Neural Network Optimization (NNO) algorithm for solving nonlinear least-squares (nonlinear data-fitting) problems. The NNO algorithm uses an Artificial Neural Network (ANN) coupled with an arbitrary optimization function, e.g. Genetic Algorithm (GA), towards minimizing the sum of squares of a vector-valued objective function OBJFUN. The ANN is used as a virtual internal objective function equivalent to OBJFUN. The GA algorithm is used for minimizing the ANN. The optimum solution of the ANN given by the GA will be the optimum solution of OBJFUN, since the ANN and the OBJFUN are equivalent.
It is shown in an example that the number of objective function evaluations required for the NNO algorithm is less than a half of the number of objective function evaluations required for the corresponding Matlab function lsqnonlin. This leads to substantial computational savings, especially if the objective function involves the execution of third-party software (e.g. for a FEA simulation).
The optimization procedure goes as follows:
(1) An initial set of training data is produced based on OBJFUN
(2) The ANN is trained based on the above data set.
(3) The ANN is used as an objective function in GA and is minimized.
(4) OBJFUN is evaluated at the optimum solution that is found by GA.
(5) This extra data is added at the initial set of training data, thus extending the data by one additional OBJFUN function evaluation.
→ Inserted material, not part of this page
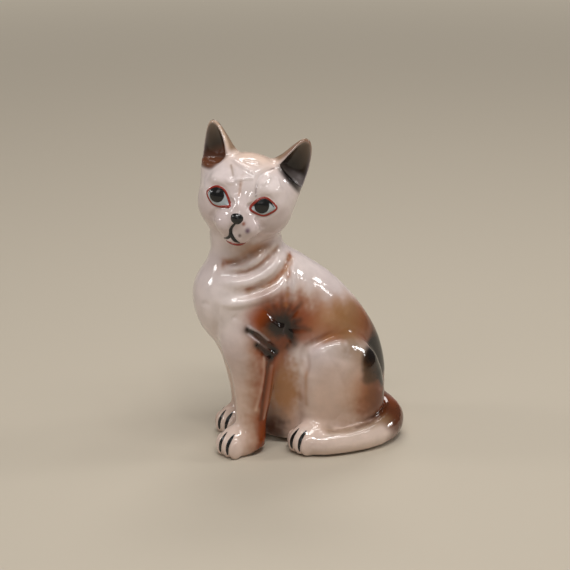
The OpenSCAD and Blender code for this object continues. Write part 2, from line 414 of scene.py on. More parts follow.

(6) Replace the initial training data with the extended training data
(7) Continue with step (2) above
The NNO algorithm that is implemented in this code submission has already been successfully used for purposes of constitutive model calibration involving Finite Element simulation by third-party software (Abaqus) in the literature:
 Papazafeiropoulos, G., Miguel Muñiz Calvente and Emilio Martínez Pañeda , 2017. Abaqus2Matlab: A suitable tool for finite element post-processing. Advances in Engineering Software, 105, pp.9-16, doi:10.1016/j.advengsoft.2017.01.006.  Qudama Albujasim and George Papazafeiropoulos. “A Neural Network Inverse Optimization Procedure for Constitutive Parameter Identification and Failure Mode Estimation of Laterally Loaded Unreinforced Masonry Walls.” CivilEng, vol. 2, no. 4, MDPI AG, Nov. 2021, pp. 943–68, doi:10.3390/civileng2040051.